What this task involves: Return only the lines from the top of the material through the line marked by "in even steps.", unaltered.
++++ Raw data ++++
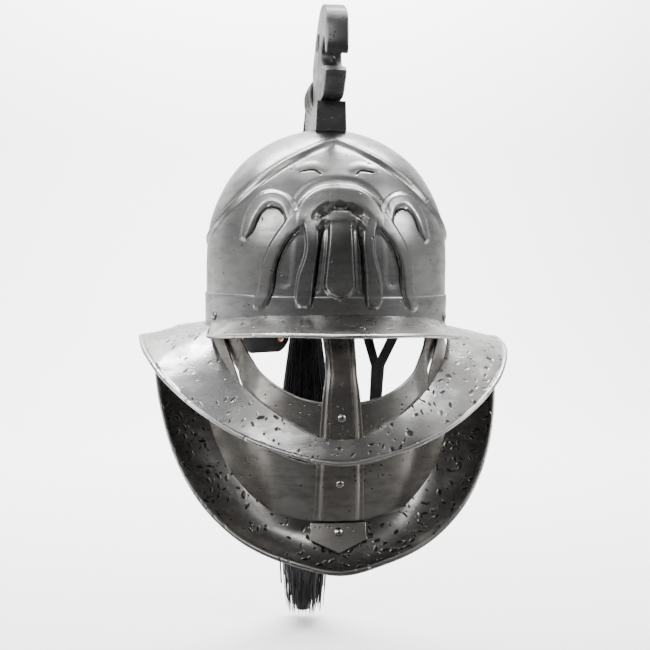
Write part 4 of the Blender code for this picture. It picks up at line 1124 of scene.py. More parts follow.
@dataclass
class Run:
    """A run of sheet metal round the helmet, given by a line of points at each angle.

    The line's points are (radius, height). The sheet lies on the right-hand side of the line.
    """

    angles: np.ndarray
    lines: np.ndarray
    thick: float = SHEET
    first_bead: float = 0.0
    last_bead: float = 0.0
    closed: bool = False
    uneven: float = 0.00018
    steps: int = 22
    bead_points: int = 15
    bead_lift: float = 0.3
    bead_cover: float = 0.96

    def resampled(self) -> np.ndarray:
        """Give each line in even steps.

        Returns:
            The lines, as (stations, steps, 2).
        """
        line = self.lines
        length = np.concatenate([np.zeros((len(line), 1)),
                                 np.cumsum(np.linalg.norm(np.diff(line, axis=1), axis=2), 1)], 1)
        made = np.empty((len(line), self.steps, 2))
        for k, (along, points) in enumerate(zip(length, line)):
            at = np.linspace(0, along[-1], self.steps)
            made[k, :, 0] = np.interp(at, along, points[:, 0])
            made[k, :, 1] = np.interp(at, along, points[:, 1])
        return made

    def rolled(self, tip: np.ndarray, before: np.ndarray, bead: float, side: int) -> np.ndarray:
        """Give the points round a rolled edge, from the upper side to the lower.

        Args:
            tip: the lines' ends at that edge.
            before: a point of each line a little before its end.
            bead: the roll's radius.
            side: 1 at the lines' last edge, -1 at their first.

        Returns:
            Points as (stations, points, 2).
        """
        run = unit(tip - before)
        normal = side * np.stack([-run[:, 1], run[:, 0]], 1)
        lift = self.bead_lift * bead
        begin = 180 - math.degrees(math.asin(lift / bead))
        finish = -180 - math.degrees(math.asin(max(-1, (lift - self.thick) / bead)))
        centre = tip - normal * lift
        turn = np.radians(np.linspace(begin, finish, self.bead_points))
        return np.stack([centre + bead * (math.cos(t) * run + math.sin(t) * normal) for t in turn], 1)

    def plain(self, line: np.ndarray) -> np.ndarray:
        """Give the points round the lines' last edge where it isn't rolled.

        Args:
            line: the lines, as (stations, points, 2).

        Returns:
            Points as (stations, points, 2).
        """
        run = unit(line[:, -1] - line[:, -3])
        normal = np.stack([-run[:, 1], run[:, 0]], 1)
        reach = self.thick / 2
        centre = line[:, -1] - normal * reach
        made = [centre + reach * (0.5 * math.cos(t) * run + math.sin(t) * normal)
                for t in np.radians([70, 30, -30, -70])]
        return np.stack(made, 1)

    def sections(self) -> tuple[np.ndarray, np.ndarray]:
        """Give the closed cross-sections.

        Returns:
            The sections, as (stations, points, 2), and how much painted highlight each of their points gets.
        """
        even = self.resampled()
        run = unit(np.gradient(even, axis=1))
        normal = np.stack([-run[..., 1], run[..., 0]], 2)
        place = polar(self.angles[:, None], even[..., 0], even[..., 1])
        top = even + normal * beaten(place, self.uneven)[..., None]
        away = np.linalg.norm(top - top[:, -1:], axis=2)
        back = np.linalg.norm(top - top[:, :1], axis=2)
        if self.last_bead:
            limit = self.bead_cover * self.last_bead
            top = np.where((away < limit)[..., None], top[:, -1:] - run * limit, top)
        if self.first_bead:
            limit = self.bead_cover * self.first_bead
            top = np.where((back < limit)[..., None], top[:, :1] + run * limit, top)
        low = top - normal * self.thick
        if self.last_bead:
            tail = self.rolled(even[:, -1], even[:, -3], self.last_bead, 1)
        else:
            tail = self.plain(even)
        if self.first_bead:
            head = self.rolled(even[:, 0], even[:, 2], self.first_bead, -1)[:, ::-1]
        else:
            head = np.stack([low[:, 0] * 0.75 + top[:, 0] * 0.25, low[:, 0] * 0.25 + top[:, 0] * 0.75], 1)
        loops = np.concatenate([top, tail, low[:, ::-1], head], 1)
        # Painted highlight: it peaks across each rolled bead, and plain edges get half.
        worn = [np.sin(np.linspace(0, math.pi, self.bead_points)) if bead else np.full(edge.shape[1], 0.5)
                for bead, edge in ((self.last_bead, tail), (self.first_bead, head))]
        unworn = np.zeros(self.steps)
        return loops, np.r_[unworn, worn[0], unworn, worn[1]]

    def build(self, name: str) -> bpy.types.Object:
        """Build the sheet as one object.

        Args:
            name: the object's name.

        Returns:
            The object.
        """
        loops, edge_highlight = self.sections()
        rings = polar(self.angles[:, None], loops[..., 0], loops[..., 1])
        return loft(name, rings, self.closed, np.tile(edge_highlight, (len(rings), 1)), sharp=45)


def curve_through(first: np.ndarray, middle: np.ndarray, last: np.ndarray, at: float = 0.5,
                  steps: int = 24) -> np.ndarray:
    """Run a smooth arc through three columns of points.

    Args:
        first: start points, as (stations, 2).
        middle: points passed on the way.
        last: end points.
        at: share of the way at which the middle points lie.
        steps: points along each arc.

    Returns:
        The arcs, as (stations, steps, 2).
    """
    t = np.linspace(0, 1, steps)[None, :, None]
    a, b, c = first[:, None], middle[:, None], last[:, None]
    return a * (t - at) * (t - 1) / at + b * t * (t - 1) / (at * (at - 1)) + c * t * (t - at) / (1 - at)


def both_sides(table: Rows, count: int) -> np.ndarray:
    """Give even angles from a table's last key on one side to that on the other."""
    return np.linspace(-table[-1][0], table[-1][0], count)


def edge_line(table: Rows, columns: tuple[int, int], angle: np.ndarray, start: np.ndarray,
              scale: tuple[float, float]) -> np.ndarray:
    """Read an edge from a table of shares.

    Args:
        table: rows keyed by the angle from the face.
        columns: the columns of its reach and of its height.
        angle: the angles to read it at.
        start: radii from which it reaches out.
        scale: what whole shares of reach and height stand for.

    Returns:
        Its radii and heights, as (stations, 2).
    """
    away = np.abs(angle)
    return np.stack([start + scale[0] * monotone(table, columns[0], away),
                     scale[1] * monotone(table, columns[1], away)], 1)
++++
Answer below:
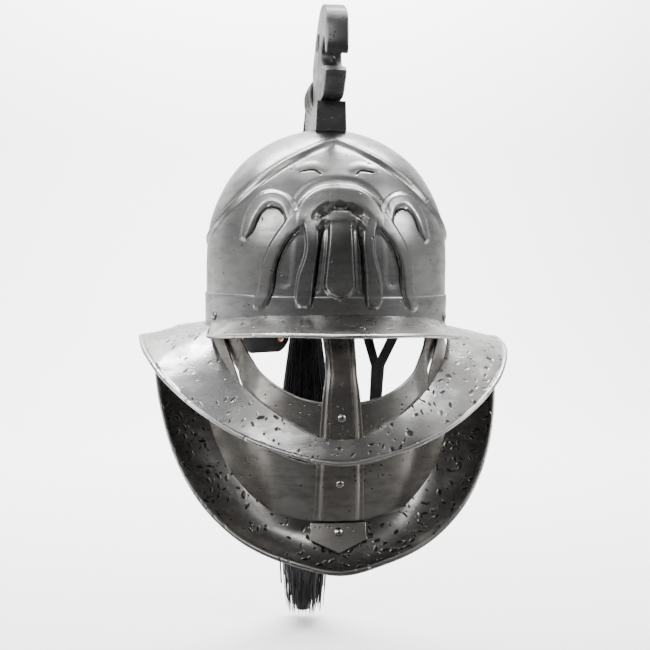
Write part 4 of the Blender code for this picture. It picks up at line 1124 of scene.py. More parts follow.
@dataclass
class Run:
    """A run of sheet metal round the helmet, given by a line of points at each angle.

    The line's points are (radius, height). The sheet lies on the right-hand side of the line.
    """

    angles: np.ndarray
    lines: np.ndarray
    thick: float = SHEET
    first_bead: float = 0.0
    last_bead: float = 0.0
    closed: bool = False
    uneven: float = 0.00018
    steps: int = 22
    bead_points: int = 15
    bead_lift: float = 0.3
    bead_cover: float = 0.96

    def resampled(self) -> np.ndarray:
        """Give each line in even steps.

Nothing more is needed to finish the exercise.